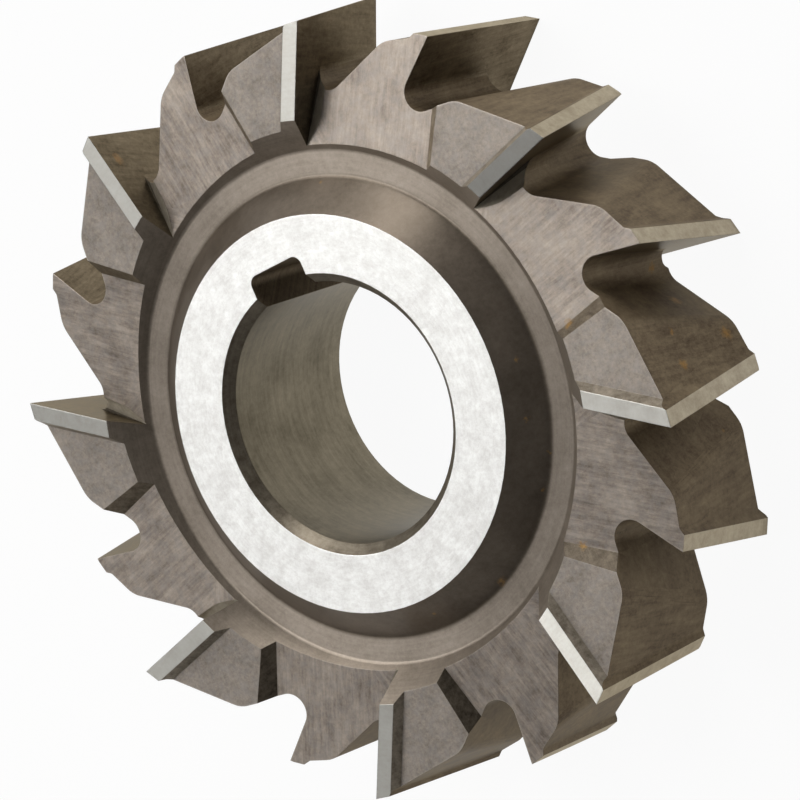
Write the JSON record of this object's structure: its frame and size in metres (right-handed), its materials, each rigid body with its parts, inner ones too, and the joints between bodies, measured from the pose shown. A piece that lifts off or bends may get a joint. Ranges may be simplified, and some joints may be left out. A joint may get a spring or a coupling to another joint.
{
  "type": "side and face milling cutter",
  "caption": "Staggered-tooth side and face milling cutter with alternate helical teeth, recessed side faces and a keyed bore.",
  "frame": {"origin": "centre of the bore on the back face", "axes": "+Z along the bore axis towards the front face, +Y through the middle of the keyway"},
  "size_m": [0.08, 0.08, 0.02],
  "materials": {
    "steel": "ground high speed steel, bright on the hub and side lands, brown and dull in the gullets"
  },
  "bodies": {
    "root": {"side_and_face_cutter": "steel"}
  },
  "joints": []
}
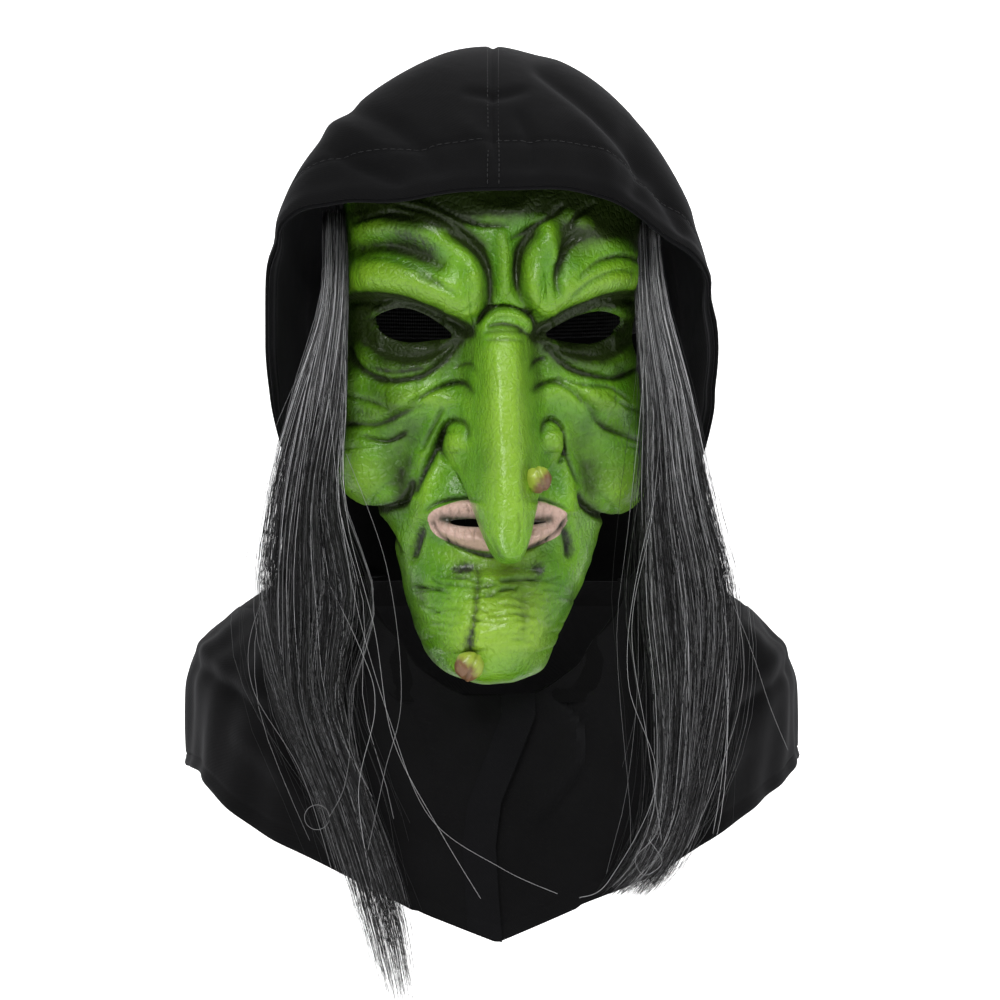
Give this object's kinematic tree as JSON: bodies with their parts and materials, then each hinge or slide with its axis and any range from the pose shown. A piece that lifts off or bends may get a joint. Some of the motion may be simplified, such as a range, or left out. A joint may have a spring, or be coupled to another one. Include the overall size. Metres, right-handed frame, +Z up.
{
  "type": "latex halloween mask",
  "caption": "Green latex crone face with long hooked nose and warts, black cloth hood and shoulder cape, loose grey hair at the temples",
  "frame": {"origin": "middle of the wearer's head, level with the pupils", "axes": "+Z up, the face looks along -Y, +X to the viewer's right"},
  "size_m": [0.294, 0.2859, 0.441],
  "materials": {
    "painted_latex": "slush-cast latex, bright lime green with dark green and black dry-brushed folds, semi-gloss",
    "wart_latex": "yellow-green latex bead with a brown painted side, semi-gloss",
    "black_knit": "matt black polyester knit, fine rib",
    "black_facing": "matt black polyester knit, folded and stitched",
    "closure_tape": "black nylon hook and loop tape",
    "weft_cloth": "black stitched weft",
    "grey_hair": "synthetic fibre, white, grey and black strands mixed, silky",
    "elastic": "black ribbed elastic",
    "rivet_steel": "nickel-plated steel"
  },
  "bodies": {
    "mask": {"face_shell": "painted_latex", "nose_wart": "wart_latex", "chin_wart": "wart_latex", "neck_band_left": "black_knit", "neck_band_right": "black_knit", "cape_left_panel": "black_knit", "cape_right_panel": "black_knit", "hair_weft_left": "weft_cloth", "hair_weft_right": "weft_cloth", "elastic_strap": "elastic", "strap_tab_left": "painted_latex", "strap_tab_right": "painted_latex", "strap_rivets": "rivet_steel"},
    "hood": {"hood_left_panel": "black_knit", "hood_right_panel": "black_knit", "hood_left_facing": "black_facing", "hood_right_facing": "black_facing"},
    "flap_over": {"front_flap_over": "black_knit", "over_edge_binding": "black_facing", "closure_hook_tape": "closure_tape"},
    "flap_under": {"front_flap_under": "black_knit", "under_edge_binding": "black_facing", "closure_loop_tape": "closure_tape"},
    "hair_left_inner": {"hair_left_inner_lock": "grey_hair"},
    "hair_left_outer": {"hair_left_outer_lock": "grey_hair"},
    "hair_right_inner": {"hair_right_inner_lock": "grey_hair"},
    "hair_right_outer": {"hair_right_outer_lock": "grey_hair"}
  },
  "joints": [
    {"name": "hood_fold", "type": "hinge", "parent": "mask", "child": "hood", "pos_m": [0, 0.088, -0.118], "axis": [-1, 0, 0], "range_deg": [0, 38]},
    {"name": "flap_over_hinge", "type": "hinge", "parent": "mask", "child": "flap_over", "pos_m": [-0.04298, -0.10443, -0.175], "axis": [0, -0.1879, -0.9822], "range_deg": [0, 70]},
    {"name": "flap_under_hinge", "type": "hinge", "parent": "mask", "child": "flap_under", "pos_m": [0.04298, -0.10443, -0.175], "axis": [0, 0.1879, 0.9822], "range_deg": [0, 21]},
    {"name": "hair_left_inner_swing", "type": "hinge", "parent": "mask", "child": "hair_left_inner", "pos_m": [-0.074, -0.066, 0.05], "axis": [-1, 0, 0], "range_deg": [0, 50]},
    {"name": "hair_left_outer_swing", "type": "hinge", "parent": "mask", "child": "hair_left_outer", "pos_m": [-0.0815, -0.066, 0.05], "axis": [-1, 0, 0], "range_deg": [0, 40]},
    {"name": "hair_right_inner_swing", "type": "hinge", "parent": "mask", "child": "hair_right_inner", "pos_m": [0.074, -0.066, 0.05], "axis": [-1, 0, 0], "range_deg": [0, 50]},
    {"name": "hair_right_outer_swing", "type": "hinge", "parent": "mask", "child": "hair_right_outer", "pos_m": [0.0815, -0.066, 0.05], "axis": [-1, 0, 0], "range_deg": [0, 40]}
  ],
  "couplings": [
    {"joint": "flap_under_hinge", "follows": "flap_over_hinge", "ratio": 0.3},
    {"joint": "hair_left_outer_swing", "follows": "hair_left_inner_swing", "ratio": 0.8},
    {"joint": "hair_right_outer_swing", "follows": "hair_right_inner_swing", "ratio": 0.8}
  ]
}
◆ ◆ ◆ ◆ ◆ ◆ ◆
# What to do
Wherever a line in the data above holds "parts", copy that line.

# Problem solution
Write the JSON record of this object's structure: its frame and size in metres (right-handed), its materials, each rigid body with its parts, inner ones too, and the joints between bodies, measured from the pose shown. A piece that lifts off or bends may get a joint. Ranges may be simplified, and some joints may be left out. A joint may get a spring or a coupling to another joint.
Give this object's kinematic tree as JSON: bodies with their parts and materials, then each hinge or slide with its axis and any range from the pose shown. A piece that lifts off or bends may get a joint. Some of the motion may be simplified, such as a range, or left out. A joint may have a spring, or be coupled to another one. Include the overall size. Metres, right-handed frame, +Z up.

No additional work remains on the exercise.